## WHAT YOU WILL DO
In the listing below, find the line containing "Model this object" and the line containing "# Jobsite radio.". Repeat exactly those two lines and every line between them, nothing more.

## DATA ENTRIES

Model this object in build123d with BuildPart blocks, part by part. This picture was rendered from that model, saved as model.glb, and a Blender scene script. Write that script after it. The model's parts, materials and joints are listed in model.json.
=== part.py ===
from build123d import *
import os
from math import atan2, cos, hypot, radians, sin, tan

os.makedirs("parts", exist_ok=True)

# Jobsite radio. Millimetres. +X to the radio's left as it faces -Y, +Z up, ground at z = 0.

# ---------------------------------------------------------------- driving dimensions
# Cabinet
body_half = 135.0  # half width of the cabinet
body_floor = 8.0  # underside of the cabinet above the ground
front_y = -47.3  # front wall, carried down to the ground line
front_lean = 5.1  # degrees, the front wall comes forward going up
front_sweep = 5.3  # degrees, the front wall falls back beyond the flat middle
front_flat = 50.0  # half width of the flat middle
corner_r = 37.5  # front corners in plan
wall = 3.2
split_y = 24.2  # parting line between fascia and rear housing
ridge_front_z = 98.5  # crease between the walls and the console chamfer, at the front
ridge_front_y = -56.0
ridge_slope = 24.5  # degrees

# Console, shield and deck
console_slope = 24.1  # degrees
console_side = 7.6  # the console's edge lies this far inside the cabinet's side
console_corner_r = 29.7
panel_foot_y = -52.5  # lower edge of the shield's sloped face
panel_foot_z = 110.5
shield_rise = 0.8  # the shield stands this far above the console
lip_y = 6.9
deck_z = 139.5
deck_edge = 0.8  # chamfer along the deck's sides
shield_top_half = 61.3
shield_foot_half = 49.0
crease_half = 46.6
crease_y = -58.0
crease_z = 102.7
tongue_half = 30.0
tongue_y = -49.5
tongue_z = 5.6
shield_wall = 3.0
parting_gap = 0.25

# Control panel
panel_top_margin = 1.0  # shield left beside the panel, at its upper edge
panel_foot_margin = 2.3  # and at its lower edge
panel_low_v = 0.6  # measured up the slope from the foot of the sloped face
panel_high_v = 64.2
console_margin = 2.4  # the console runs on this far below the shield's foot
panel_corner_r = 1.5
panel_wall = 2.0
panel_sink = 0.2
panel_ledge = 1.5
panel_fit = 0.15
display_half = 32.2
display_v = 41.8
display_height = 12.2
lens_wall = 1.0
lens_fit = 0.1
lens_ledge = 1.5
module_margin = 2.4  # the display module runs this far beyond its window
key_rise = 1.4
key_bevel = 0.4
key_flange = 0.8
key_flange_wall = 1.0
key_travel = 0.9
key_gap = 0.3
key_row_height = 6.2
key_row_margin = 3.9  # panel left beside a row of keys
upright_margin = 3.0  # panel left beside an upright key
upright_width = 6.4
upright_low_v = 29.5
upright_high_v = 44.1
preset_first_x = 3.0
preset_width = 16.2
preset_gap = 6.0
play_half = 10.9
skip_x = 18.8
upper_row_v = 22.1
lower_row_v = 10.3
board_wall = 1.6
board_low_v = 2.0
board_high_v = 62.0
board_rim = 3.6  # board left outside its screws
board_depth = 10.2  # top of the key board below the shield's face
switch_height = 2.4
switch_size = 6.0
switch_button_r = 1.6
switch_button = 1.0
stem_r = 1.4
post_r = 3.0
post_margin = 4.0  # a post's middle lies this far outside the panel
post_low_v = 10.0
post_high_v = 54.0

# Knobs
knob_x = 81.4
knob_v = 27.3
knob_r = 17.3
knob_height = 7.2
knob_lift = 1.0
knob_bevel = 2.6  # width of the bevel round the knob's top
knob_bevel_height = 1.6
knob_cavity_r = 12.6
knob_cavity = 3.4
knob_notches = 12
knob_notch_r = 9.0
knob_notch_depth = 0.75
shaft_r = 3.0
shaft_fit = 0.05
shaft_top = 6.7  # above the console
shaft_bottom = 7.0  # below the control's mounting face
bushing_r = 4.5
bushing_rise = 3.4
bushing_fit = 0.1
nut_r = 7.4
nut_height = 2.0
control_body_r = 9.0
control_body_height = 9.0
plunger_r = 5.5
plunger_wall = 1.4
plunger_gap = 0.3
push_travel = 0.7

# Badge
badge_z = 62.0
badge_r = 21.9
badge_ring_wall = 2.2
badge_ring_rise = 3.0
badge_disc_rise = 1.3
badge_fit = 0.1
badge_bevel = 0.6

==

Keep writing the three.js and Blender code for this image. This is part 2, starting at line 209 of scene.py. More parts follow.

...

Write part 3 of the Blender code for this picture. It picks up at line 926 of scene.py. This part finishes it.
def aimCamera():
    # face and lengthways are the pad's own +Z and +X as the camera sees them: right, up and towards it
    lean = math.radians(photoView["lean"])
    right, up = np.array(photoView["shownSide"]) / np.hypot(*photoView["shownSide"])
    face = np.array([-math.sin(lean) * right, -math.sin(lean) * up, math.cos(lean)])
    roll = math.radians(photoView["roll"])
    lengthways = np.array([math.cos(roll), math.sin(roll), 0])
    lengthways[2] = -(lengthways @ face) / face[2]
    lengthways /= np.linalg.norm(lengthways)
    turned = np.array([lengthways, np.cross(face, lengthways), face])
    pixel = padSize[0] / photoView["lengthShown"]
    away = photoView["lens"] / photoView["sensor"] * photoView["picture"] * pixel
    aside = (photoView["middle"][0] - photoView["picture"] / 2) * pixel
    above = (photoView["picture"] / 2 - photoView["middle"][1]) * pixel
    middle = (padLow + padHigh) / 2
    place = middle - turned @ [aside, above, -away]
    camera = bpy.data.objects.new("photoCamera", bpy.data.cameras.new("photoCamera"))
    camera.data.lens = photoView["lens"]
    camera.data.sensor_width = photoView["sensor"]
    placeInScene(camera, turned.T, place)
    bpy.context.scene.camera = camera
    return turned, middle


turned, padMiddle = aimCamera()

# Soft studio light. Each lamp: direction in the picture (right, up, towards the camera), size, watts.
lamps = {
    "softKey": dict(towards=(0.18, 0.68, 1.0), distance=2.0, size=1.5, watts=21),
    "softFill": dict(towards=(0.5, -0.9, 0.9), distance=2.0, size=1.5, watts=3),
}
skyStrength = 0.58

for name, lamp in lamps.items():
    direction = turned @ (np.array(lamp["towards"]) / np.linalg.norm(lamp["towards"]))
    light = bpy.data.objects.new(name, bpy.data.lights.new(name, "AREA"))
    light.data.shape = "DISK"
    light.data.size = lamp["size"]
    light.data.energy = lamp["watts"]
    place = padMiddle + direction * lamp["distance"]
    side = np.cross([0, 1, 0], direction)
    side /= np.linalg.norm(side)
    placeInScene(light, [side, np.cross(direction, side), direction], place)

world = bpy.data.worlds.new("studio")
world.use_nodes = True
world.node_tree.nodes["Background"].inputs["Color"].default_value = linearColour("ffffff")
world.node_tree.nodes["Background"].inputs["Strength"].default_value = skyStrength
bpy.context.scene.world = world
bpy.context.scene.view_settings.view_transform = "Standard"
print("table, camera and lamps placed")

## THE COMPLETED TASK
Model this object in build123d with BuildPart blocks, part by part. This picture was rendered from that model, saved as model.glb, and a Blender scene script. Write that script after it. The model's parts, materials and joints are listed in model.json.
=== part.py ===
from build123d import *
import os
from math import atan2, cos, hypot, radians, sin, tan

os.makedirs("parts", exist_ok=True)

# Jobsite radio. Millimetres. +X to the radio's left as it faces -Y, +Z up, ground at z = 0.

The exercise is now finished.